Querying an indexed table

  • If all the columns referenced in the where clause of a query are part of an index, does the sequence of the columns affect the performance of the query?

    For example, suppose a table has an index on FieldA, FieldB, and FieldC (in that order).

    A query's where clause is written as:

    Where FieldC = and

    FieldB = and

    FieldA =

    Would reworking this query as:

    Where FieldA = and

    FieldB = and

    FieldC =

    be expected to improve performance?

    Thanks

  • Hi Dan,

    It doesn't make a difference which order the where clause is written in.

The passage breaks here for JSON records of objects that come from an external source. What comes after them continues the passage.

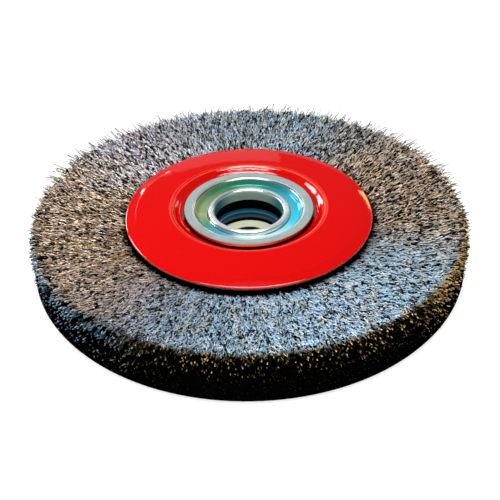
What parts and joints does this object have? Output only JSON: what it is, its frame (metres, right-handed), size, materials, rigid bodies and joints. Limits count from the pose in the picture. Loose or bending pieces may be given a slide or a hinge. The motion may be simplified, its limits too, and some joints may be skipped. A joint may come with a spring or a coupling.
{
  "type": "wire wheel brush",
  "caption": "Crimped wire wheel brush for a bench grinder, its steel wires folded over a ring between red dished plates, with a zinc-plated hub and a loose reducing ring.",
  "frame": {"origin": "centre of the wheel, on the bore's axis midway between the two faces", "axes": "+Z along the bore's axis, out of the front face. X and Y lie in the wheel's middle plane, and any direction in it is alike."},
  "size_m": [0.2, 0.2, 0.0224],
  "materials": {
    "wire_steel": "bright crimped steel wire",
    "red_enamel": "glossy red enamel",
    "zinc_plating": "smooth zinc plating",
    "dark_steel": "oiled, dark",
    "cream_plastic": "matt with fine turning marks"
  },
  "bodies": {
    "root": {"wire_fill": "wire_steel", "holding_ring": "dark_steel", "front_plate": "red_enamel", "rear_plate": "red_enamel", "front_hub_cup": "zinc_plating", "rear_hub_cup": "zinc_plating", "hub_spacer": "dark_steel", "reducing_ring": "cream_plastic"}
  },
  "joints": []
}
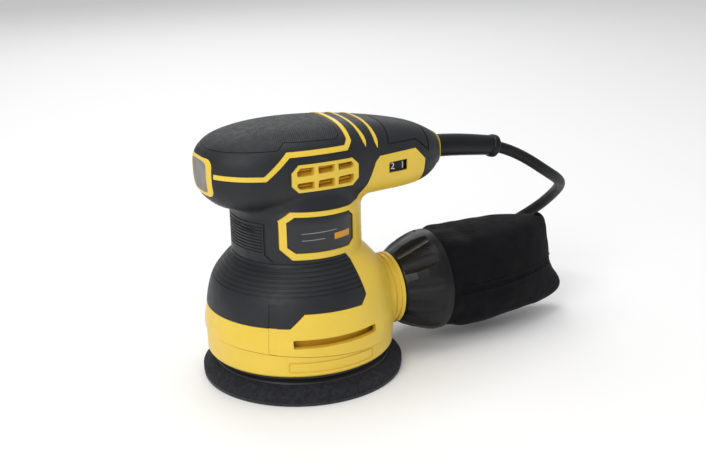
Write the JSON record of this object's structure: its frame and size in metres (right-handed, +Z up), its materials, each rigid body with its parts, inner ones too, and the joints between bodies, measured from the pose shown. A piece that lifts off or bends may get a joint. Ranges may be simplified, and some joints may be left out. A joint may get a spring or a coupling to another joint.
{
  "type": "random orbit sander",
  "caption": "Palm-grip electric sander: round pad under a vertical motor, rear handle, front rocker switch, side speed dial, pull-off dust bag and coiled mains cord.",
  "frame": {"origin": "on the motor axis, in the plane of the pad's hook face", "axes": "+Z up along the motor axis, +X towards the rear handle and dust bag, -Y the left side"},
  "size_m": [0.281, 0.2368, 0.1593],
  "materials": {
    "yellow_shell": "satin moulded ABS",
    "black_grip": "satin soft-touch overmould",
    "palm_rubber": "fine diagonal texture",
    "black_plastic": "moulded nylon",
    "gloss_black": "polished moulding",
    "clear_boot": "translucent dust boot",
    "label": "plain plate",
    "bag_cloth": "coated woven cloth",
    "pad_foam": "closed-cell foam",
    "hook_layer": "hook tape",
    "jacket": "satin cord jacket",
    "steel": "ground",
    "screw_steel": "zinc plated",
    "bearing_steel": "polished",
    "lamination": "varnished laminations",
    "copper": "enamelled winding wire",
    "brass": "satin",
    "carbon": "pressed carbon",
    "aluminium": "die cast",
    "board": "solder mask",
    "fan_plastic": "glass-filled nylon",
    "capacitor": "moulded box",
    "switch_plastic": "thermoset"
  },
  "bodies": {
    "housing": {"housing_left": "yellow_shell", "housing_right": "yellow_shell", "grip_left": "black_grip", "grip_right": "black_grip", "palm_pad": "palm_rubber", "switch_bezel": "yellow_shell", "switch_boot": "clear_boot", "label_plate_left": "label", "label_plate_right": "label", "lower_shroud": "yellow_shell", "shroud_screws": "screw_steel", "dust_skirt": "black_grip", "shell_screws": "screw_steel", "power_switch": "switch_plastic", "speed_board": "board", "capacitor": "capacitor", "switch_leads": "jacket", "cord_clamp": "black_plastic", "stator_core": "lamination", "field_coils": "copper", "brush_holders": "brass", "carbon_brushes": "carbon", "brush_springs": "steel", "upper_bearing_outer": "bearing_steel", "bearing_boot": "black_grip", "lower_bearing_outer": "bearing_steel", "bearing_plate": "aluminium", "bearing_plate_screws": "screw_steel", "dust_nozzle": "black_plastic", "strain_relief": "gloss_black", "power_cord": "jacket", "cord_tail": "jacket", "cord_coil": "jacket", "cord_tie": "black_plastic", "plug_body": "gloss_black", "plug_pins": "brass"},
    "rotor": {"armature_shaft": "steel", "armature_core": "lamination", "armature_windings": "copper", "commutator": "brass", "fan": "fan_plastic", "eccentric": "steel", "counterweight": "steel", "lower_bearing_inner": "bearing_steel", "upper_bearing_inner": "bearing_steel", "pad_bearing_outer": "bearing_steel"},
    "pad": {"pad_hook_layer": "hook_layer", "pad_foam": "pad_foam", "pad_backing_plate": "black_plastic", "pad_screws": "screw_steel", "pad_spindle": "steel", "pad_bearing_inner": "bearing_steel", "spindle_cap": "screw_steel"},
    "rocker": {"switch_rocker": "gloss_black"},
    "dial": {"speed_dial": "gloss_black"},
    "bag": {"dust_adapter": "gloss_black", "bag_retainer": "black_plastic", "dust_bag": "bag_cloth"}
  },
  "joints": [
    {"name": "rotor_spin", "type": "hinge", "parent": "housing", "child": "rotor", "pos_m": [0, 0, 0.06], "axis": [0, 0, 1], "continuous": true},
    {"name": "pad_spin", "type": "hinge", "parent": "rotor", "child": "pad", "pos_m": [0.00125, 0, 0.01], "axis": [0, 0, 1], "continuous": true},
    {"name": "rocker_tip", "type": "hinge", "parent": "housing", "child": "rocker", "pos_m": [-0.0525, 0, 0.1343], "axis": [0, 0, 1], "range_deg": [-18, 0]},
    {"name": "dial_turn", "type": "hinge", "parent": "housing", "child": "dial", "pos_m": [0.0568, -0.0172, 0.1285], "axis": [0, 0, 1], "range_deg": [-20.5, 184.5]},
    {"name": "bag_pull", "type": "slide", "parent": "housing", "child": "bag", "axis": [1, 0, 0], "range_m": [0, 0.025]}
  ]
}
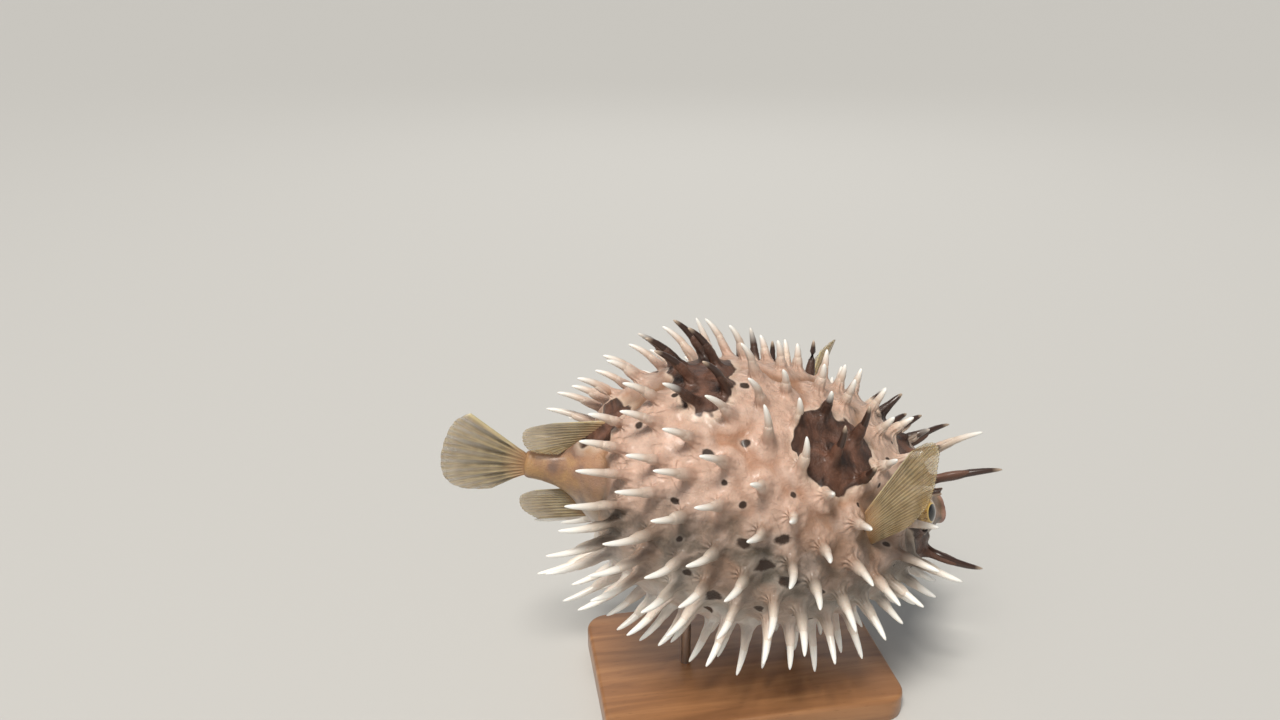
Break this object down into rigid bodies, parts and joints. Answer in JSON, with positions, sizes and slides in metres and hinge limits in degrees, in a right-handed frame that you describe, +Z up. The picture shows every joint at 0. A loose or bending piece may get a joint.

So as long as it's logically the same you're ok.

  • Thanks

  • Note that it is VERY important which order the columns are placed in the index however. Assuming all 3 columns are referenced in all queries, you should put the columns in left-to-right order of decreasing specificity for optimal performance.

    Best,
    Kevin G. Boles
    SQL Server Consultant
    SQL MVP 2007-2012
    TheSQLGuru on googles mail service

  • Thanks.

  • Column order in predicates is only relevant if SQL Server has no statistics available on the referenced columns.

    [font="Times New Roman"]-- RBarryYoung[/font], [font="Times New Roman"] (302)375-0451[/font] blog: MovingSQL.com, Twitter: @RBarryYoung[font="Arial Black"]
    Proactive Performance Solutions, Inc.
    [/font]
    [font="Verdana"] "Performance is our middle name."[/font]

  • rbarryyoung (3/19/2008)


    Column order in predicates is only relevant if SQL Server has no statistics available on the referenced columns.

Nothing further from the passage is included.